On this issue we conclude that the express language of section 711 (a) (1) (E) is met and that the respondent's regulations do not prevent the relief which petitioner seeks. In the hands of the insurance subsidiaries these recoveries constitute income "attributable to" the recovery of bad debts "with reference to" which deductions had been allowed in the base period, notwithstanding the deductions might technically have been claimed under the designation of "losses incurred." In the recomputation, therefore, the sum of $ 130,785.90 should be excluded from consolidated excess profits net income.

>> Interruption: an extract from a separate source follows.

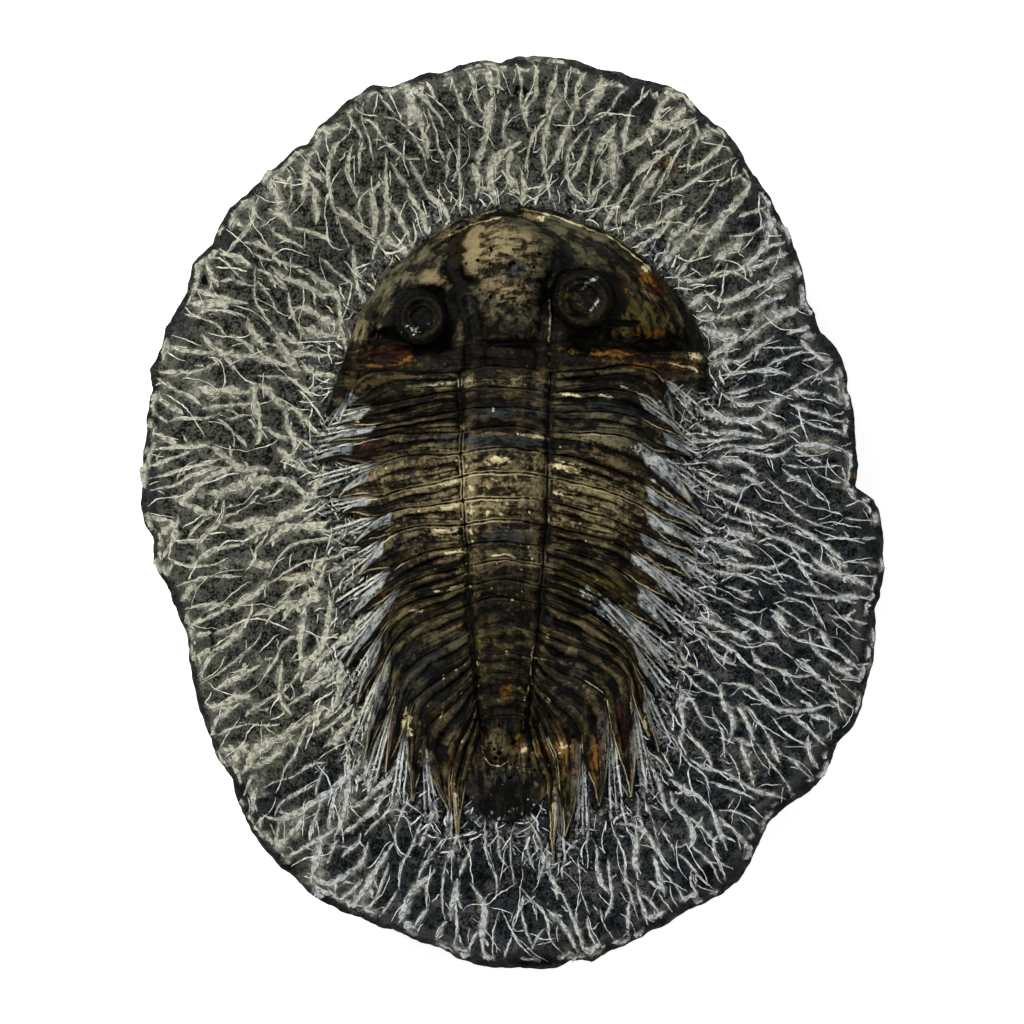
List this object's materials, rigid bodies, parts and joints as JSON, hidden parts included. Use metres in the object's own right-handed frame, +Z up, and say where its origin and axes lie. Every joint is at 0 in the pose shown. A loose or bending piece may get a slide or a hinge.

Decision will be entered under Rule 50.


Footnotes

  • 1. (c) Change to Accrual Method.

    In the case of a corporation which previously has reported its income * * * in accordance with a method other than the accrual method and is required under this section to report its income for the taxable year under the accrual method, * * * deductions which were properly included in the determination of net income under the method of accounting formerly followed shall not be allowed in the determination of net income for the taxable year of change or any subsequent year.

  • 2. (a) In General.

    For the purpose of determining consolidated excess profits net income, all members of the affiliated group shall adopt that method of accounting which clearly reflects the consolidated excess profits net income. A method of accounting which does not treat with reasonable consistency all items of gross income and deductions of the various members of the group shall not be regarded as clearly reflecting the consolidated excess profits net income. For example, one member of the group will not be permitted to report items of income or deductions on the cash method of accounting, while another member of the same group reports the same or similar items on the accrual method. The provisions of this paragraph are subject to the exceptions stated in paragraph (b).